— Directions for this task —
Give back, exactly as written, the lines from the beginning of the listing through the one that contains "tray's soft shadow.".
start
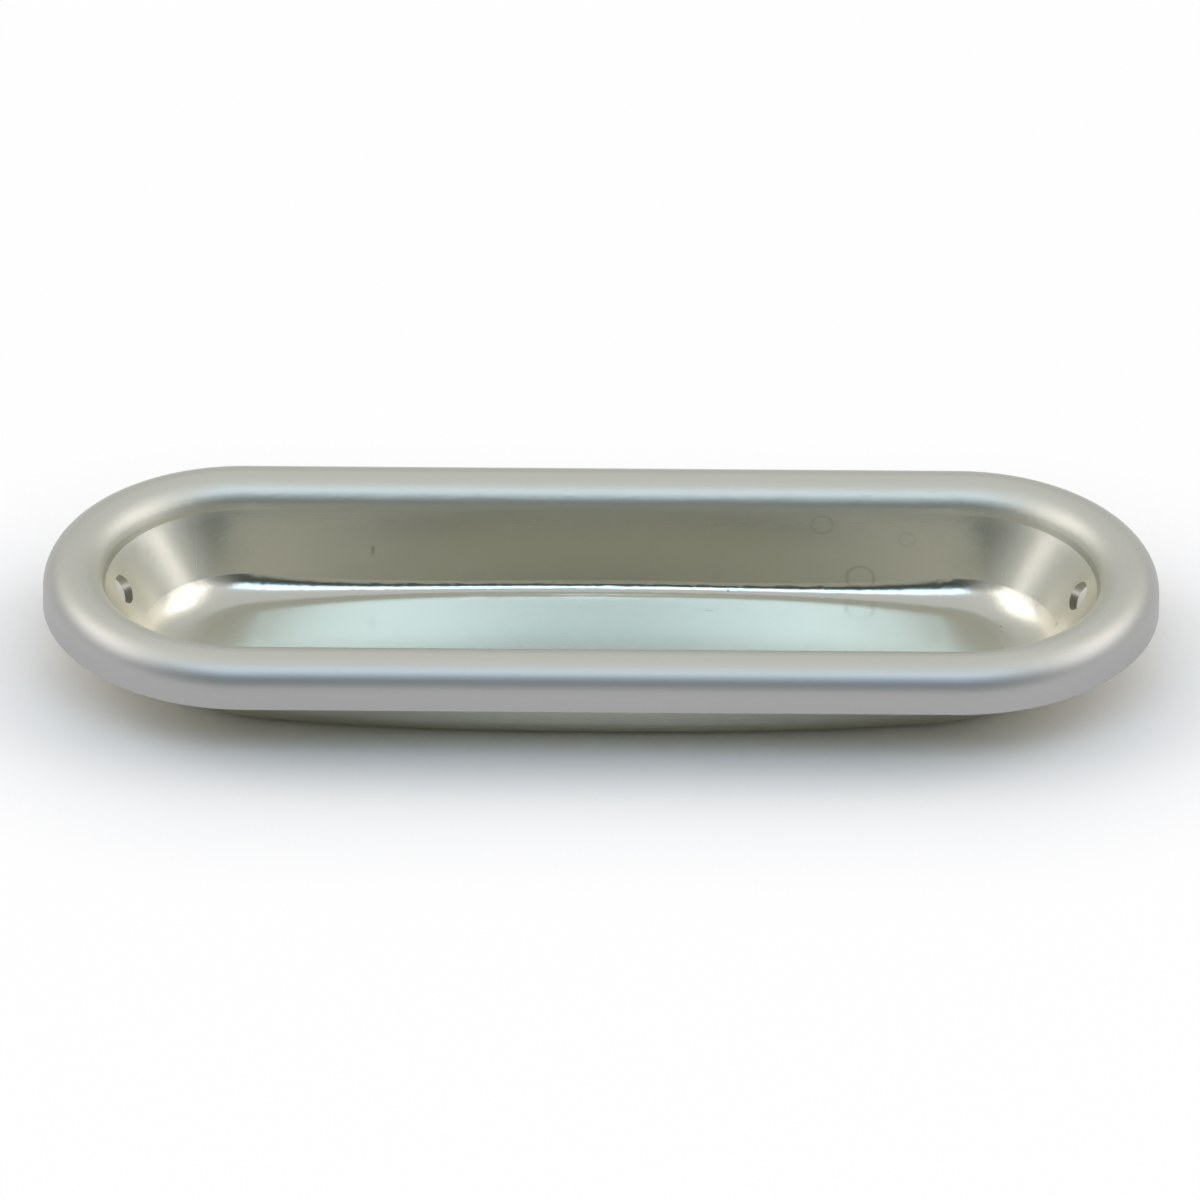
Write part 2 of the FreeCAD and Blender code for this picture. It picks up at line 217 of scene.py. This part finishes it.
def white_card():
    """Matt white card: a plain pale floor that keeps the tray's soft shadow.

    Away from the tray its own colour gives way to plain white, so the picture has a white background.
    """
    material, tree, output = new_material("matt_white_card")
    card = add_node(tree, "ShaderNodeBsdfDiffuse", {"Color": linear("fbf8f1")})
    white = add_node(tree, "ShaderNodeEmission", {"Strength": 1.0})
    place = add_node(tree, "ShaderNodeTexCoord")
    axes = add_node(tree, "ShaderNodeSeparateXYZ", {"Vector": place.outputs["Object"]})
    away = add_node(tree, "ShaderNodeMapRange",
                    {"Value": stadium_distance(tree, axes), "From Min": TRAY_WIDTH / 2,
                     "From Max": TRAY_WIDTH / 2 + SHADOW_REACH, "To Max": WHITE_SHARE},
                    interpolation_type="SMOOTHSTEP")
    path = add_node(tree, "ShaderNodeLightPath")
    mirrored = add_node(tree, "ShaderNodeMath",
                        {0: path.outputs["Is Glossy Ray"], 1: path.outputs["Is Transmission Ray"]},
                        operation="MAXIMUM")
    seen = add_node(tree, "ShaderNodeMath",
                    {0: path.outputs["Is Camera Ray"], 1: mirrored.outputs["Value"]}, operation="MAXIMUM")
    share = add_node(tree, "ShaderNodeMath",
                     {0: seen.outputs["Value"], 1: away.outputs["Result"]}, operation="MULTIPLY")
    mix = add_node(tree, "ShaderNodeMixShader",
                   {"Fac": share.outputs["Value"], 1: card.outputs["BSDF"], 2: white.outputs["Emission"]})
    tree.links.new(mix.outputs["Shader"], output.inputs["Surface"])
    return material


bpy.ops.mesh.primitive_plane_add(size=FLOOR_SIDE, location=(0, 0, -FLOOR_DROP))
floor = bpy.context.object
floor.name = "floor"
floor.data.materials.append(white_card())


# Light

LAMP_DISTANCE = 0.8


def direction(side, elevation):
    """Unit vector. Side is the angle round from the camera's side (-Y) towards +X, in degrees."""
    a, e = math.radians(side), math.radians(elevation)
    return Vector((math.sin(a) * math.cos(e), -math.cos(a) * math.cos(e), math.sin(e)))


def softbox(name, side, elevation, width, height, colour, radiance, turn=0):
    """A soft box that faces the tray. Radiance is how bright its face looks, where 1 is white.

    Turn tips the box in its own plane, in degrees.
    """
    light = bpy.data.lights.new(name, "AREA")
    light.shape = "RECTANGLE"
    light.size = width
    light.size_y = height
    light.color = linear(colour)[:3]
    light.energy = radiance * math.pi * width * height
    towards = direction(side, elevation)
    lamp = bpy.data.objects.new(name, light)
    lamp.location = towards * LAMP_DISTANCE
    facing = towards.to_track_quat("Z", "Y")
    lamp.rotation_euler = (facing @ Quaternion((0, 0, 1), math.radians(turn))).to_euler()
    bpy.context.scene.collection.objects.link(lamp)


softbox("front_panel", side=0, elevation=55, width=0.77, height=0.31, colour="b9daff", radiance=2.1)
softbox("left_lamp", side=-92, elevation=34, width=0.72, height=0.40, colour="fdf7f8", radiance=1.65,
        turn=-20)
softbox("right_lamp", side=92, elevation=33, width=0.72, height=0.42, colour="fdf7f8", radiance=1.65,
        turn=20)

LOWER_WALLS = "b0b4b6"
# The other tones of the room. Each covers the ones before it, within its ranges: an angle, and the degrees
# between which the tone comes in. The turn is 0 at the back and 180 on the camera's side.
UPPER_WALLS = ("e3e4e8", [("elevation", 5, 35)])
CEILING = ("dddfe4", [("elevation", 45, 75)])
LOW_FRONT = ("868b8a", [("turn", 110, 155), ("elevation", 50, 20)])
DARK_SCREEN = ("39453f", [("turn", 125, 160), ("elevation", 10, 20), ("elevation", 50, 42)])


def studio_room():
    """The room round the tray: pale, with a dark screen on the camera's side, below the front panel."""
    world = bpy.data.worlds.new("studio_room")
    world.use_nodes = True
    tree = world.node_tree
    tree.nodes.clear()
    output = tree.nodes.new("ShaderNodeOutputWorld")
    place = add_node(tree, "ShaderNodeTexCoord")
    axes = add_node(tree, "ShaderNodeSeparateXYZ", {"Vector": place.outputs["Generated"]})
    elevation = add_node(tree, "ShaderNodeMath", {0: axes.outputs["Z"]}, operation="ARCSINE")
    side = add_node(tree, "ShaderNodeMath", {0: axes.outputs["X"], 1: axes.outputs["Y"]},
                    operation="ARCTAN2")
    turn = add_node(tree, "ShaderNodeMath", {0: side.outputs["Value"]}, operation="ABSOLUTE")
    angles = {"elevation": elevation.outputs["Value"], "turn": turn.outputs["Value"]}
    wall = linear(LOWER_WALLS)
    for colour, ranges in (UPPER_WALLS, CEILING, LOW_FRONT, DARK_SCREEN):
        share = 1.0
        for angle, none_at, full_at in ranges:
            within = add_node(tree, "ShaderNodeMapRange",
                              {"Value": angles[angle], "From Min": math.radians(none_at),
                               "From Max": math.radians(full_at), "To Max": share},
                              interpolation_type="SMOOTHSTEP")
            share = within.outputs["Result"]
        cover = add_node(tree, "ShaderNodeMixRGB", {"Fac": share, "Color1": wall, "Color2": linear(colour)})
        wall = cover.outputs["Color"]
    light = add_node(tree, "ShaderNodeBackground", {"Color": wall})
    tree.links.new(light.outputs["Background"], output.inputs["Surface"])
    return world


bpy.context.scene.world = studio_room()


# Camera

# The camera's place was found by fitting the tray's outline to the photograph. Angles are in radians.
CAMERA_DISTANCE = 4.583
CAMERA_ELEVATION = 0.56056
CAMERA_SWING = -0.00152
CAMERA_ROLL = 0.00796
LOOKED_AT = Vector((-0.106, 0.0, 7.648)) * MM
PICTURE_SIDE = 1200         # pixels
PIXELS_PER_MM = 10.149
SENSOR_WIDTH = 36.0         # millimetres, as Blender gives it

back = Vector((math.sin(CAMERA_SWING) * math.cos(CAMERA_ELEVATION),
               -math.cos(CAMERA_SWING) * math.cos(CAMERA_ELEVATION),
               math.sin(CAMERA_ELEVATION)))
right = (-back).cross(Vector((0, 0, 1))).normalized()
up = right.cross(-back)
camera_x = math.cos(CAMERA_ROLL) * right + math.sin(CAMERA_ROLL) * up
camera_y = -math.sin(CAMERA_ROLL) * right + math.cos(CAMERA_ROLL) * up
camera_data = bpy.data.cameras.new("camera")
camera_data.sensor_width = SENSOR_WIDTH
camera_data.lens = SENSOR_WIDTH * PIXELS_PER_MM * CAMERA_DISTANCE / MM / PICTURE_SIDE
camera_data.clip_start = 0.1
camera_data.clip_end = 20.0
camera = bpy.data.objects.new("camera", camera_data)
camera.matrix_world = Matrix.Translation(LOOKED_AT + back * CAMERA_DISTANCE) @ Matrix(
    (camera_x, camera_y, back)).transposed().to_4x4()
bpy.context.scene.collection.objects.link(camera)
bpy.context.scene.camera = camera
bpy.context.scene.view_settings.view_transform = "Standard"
end
— Task answer —
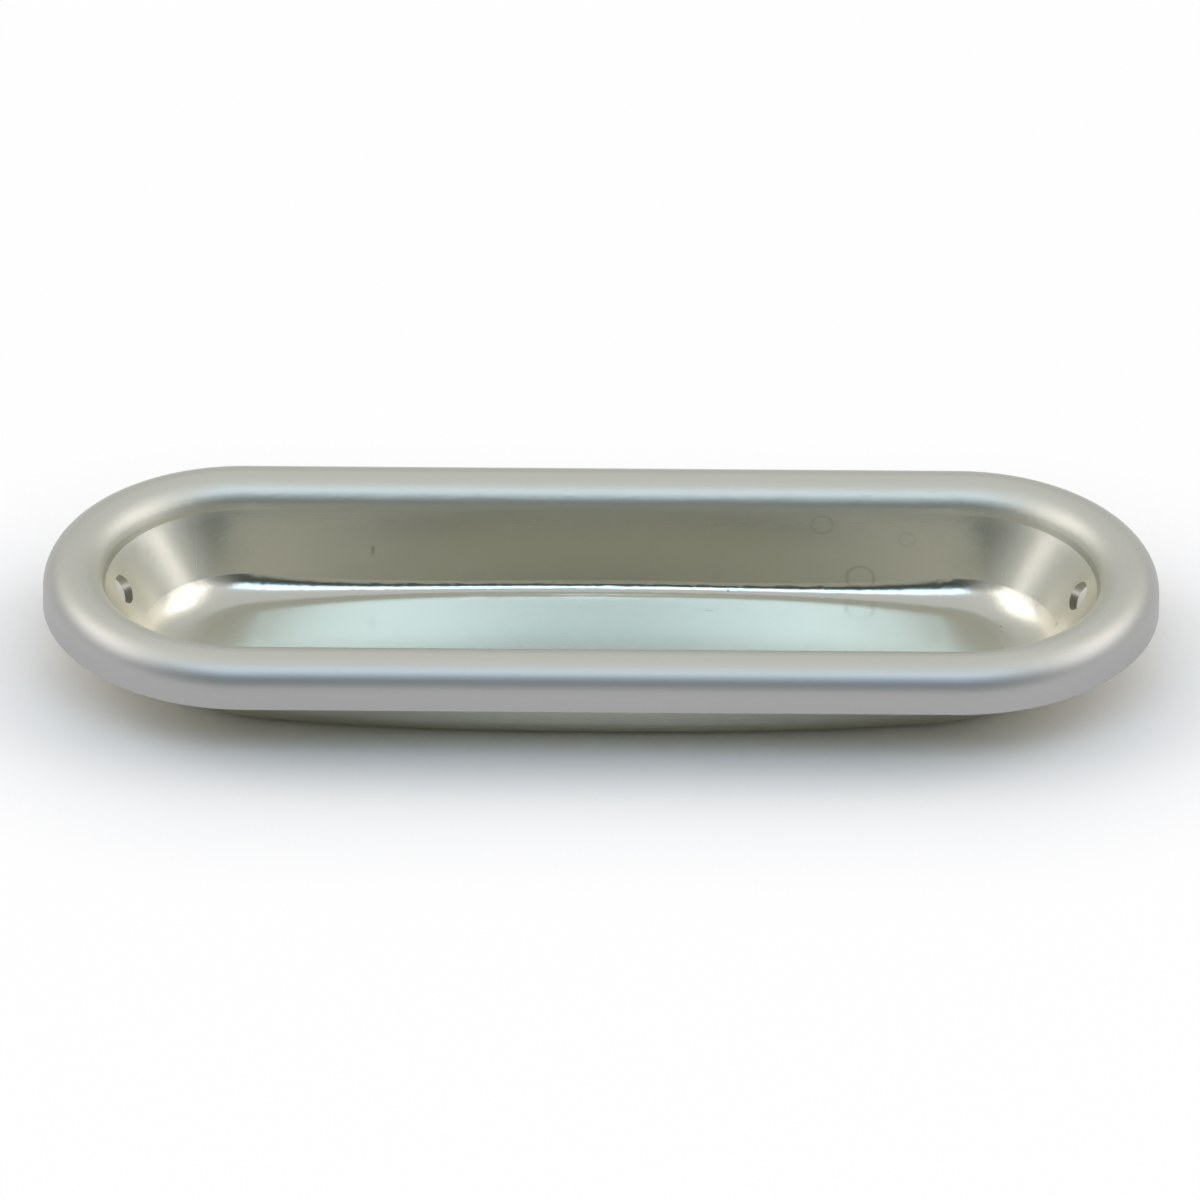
Write part 2 of the FreeCAD and Blender code for this picture. It picks up at line 217 of scene.py. This part finishes it.
def white_card():
    """Matt white card: a plain pale floor that keeps the tray's soft shadow.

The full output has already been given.